- YOUR OBJECTIVE
Provide only the number of lines in the data below that contain the word "joints".

- DATA PROVIDED
_____
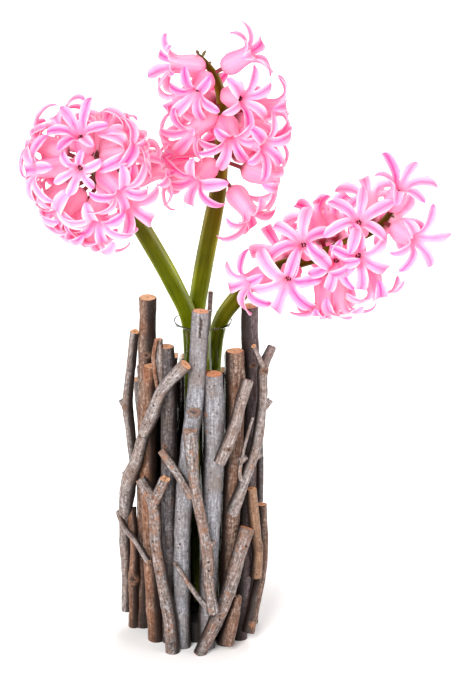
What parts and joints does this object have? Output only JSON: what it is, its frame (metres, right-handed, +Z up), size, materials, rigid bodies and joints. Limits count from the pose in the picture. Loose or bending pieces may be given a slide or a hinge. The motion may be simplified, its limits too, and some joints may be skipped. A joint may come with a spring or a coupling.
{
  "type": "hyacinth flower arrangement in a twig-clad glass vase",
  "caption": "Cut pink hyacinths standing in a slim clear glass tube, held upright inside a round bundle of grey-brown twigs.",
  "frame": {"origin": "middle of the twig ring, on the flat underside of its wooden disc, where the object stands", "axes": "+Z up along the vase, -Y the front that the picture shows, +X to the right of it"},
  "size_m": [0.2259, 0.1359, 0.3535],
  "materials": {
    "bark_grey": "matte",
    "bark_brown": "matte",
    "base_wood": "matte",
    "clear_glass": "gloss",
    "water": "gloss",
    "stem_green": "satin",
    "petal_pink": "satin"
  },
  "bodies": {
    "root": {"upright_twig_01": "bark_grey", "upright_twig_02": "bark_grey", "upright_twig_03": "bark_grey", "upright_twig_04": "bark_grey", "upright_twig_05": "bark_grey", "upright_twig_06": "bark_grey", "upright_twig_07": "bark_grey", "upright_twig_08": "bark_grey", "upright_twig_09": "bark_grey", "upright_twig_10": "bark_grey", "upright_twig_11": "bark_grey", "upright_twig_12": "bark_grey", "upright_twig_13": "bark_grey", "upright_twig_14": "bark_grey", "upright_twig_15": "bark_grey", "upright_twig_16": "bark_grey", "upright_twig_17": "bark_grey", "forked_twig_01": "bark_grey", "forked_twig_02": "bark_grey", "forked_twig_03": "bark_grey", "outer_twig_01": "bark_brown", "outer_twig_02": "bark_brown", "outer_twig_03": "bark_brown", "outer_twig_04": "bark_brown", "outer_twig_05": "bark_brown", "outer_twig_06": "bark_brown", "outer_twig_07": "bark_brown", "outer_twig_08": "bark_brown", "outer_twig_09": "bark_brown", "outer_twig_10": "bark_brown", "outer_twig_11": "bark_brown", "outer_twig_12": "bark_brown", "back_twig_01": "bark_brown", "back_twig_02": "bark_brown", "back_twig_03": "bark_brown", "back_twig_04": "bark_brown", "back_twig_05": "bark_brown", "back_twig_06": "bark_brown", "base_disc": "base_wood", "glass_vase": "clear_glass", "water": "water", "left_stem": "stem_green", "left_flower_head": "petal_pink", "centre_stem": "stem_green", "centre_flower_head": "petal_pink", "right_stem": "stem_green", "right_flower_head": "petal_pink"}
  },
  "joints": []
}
_____
- RESPONSE TO THIS TASK
2